I am delighted that this important debate has been called today, as it gets to the heart of this Government’s record on transparency and accountability.
The relationship between those we elect to govern us and ordinary people does not have to be built upon unbroken, uninterrupted trust. In fact, a healthy scepticism that challenges, scrutinises and protests is the hallmark of a democracy in good health. In order to do that, however, the scales needs to be as evenly weighted as possible between the people and the Government and between the institutions of the state and those who use them.
We have seen in communities up and down the land the consequences of secrecy, cover-ups and a breakdown in trust—put simply, the consequences of too much power in the hands of too few. In Liverpool, an entire community was shouting alone for justice for nearly two decades against institutions and a police force that felt that it was not for scousers to be questioning its version of events—a version of events that has been proven to be falsified, in order to protect the police at the expense of the truth.
Or take what happened on 18 June 1984 at Orgreave and the charges of police brutality, perverting the course of justice and misconduct in a public office—among the most serious offences that can be found in a country that upholds the rule of law, and yet they have still not been properly investigated to this very day. When secrecy in Government institutions prevails, the health of our democracy and the rights of our citizens pay the price. I am sorry to say that this Government’s record on transparency and accountability has been anything but exemplary.

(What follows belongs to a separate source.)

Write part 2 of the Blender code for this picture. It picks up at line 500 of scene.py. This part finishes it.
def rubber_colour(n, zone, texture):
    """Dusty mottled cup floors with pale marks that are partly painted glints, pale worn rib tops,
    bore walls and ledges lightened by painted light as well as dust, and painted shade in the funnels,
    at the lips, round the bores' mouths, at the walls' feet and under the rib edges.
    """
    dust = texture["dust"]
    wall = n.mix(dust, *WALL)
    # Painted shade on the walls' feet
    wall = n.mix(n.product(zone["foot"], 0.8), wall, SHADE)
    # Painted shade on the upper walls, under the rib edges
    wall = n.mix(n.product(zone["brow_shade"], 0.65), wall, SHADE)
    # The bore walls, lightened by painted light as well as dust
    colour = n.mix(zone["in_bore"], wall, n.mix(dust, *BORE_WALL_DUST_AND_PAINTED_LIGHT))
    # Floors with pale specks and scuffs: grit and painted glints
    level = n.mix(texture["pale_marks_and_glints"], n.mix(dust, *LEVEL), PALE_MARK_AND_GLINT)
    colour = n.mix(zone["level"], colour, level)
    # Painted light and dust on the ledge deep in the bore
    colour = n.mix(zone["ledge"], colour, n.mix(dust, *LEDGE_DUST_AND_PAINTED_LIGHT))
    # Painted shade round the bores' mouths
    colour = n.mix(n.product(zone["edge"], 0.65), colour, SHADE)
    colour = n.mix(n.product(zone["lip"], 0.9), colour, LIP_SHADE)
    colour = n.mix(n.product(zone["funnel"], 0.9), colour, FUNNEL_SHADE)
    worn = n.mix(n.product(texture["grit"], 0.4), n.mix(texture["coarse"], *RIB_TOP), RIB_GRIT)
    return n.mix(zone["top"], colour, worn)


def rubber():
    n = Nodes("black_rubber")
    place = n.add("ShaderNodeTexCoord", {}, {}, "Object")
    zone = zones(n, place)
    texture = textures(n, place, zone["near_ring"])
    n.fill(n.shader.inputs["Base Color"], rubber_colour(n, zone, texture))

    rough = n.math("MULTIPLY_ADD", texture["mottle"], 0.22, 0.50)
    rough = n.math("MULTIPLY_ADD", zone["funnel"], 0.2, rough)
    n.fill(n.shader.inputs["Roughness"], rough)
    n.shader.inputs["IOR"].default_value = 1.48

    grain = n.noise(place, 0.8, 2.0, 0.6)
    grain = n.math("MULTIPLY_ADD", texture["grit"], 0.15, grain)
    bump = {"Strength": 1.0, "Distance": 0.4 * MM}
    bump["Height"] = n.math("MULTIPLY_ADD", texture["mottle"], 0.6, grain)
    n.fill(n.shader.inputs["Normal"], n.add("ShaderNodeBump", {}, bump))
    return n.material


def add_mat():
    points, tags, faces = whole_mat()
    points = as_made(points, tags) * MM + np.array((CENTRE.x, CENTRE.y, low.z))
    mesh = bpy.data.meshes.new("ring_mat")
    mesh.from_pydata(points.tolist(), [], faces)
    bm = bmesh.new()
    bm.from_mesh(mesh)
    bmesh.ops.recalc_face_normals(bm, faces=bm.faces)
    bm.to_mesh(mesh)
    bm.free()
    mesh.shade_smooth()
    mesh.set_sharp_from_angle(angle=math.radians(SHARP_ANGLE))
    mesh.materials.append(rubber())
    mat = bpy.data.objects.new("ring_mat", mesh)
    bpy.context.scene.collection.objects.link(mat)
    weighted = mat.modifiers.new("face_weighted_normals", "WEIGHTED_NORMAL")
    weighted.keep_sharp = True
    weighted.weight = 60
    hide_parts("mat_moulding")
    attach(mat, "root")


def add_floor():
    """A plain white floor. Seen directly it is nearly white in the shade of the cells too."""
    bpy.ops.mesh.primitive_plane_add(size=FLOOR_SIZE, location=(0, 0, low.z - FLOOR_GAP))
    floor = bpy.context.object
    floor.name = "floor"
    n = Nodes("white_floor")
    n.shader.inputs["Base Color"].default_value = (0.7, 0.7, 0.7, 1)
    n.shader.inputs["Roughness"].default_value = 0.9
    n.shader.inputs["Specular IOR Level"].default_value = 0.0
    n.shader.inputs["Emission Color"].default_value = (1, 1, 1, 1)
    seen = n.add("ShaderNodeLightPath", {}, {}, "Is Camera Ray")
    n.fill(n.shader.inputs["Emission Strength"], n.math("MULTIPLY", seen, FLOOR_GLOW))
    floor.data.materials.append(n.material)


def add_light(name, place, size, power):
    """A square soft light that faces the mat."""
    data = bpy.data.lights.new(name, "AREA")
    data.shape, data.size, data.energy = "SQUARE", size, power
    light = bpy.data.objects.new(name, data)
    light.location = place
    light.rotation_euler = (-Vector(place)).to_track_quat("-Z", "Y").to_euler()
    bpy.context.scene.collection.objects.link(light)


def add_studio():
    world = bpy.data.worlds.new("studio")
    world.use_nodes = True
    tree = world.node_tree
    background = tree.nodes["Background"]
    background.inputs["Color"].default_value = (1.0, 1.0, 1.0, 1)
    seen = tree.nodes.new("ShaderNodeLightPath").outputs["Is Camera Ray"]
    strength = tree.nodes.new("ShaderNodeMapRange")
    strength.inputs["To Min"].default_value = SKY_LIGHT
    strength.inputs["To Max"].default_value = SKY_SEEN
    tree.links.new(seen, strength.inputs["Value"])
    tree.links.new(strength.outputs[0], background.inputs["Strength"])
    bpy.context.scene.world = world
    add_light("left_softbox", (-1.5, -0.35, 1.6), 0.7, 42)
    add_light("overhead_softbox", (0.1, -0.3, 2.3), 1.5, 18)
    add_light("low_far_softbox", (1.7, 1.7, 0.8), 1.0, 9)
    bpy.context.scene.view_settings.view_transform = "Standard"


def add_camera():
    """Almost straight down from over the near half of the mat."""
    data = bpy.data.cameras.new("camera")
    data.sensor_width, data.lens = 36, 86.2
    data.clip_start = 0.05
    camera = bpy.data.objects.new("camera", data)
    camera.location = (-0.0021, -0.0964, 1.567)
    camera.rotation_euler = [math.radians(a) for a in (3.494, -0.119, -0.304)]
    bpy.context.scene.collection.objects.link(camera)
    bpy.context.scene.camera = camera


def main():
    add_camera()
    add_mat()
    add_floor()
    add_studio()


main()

Plans to water down the Freedom of Information Act 2000 have been cloaked in the grizzled words of Ministers, who talk darkly about journalists unacceptably abusing the Act to generate stories—something that many of us call journalism. Last year alone, such journalism uncovered remarkable details of hundreds of dangerous criminals on the run, how many times our data have been breached online, what police knew about child sexual exploitation, and details of Conservative party donors making millions in housing benefit. Those were not fanciful, frivolous requests, but stories very definitely in the public interest.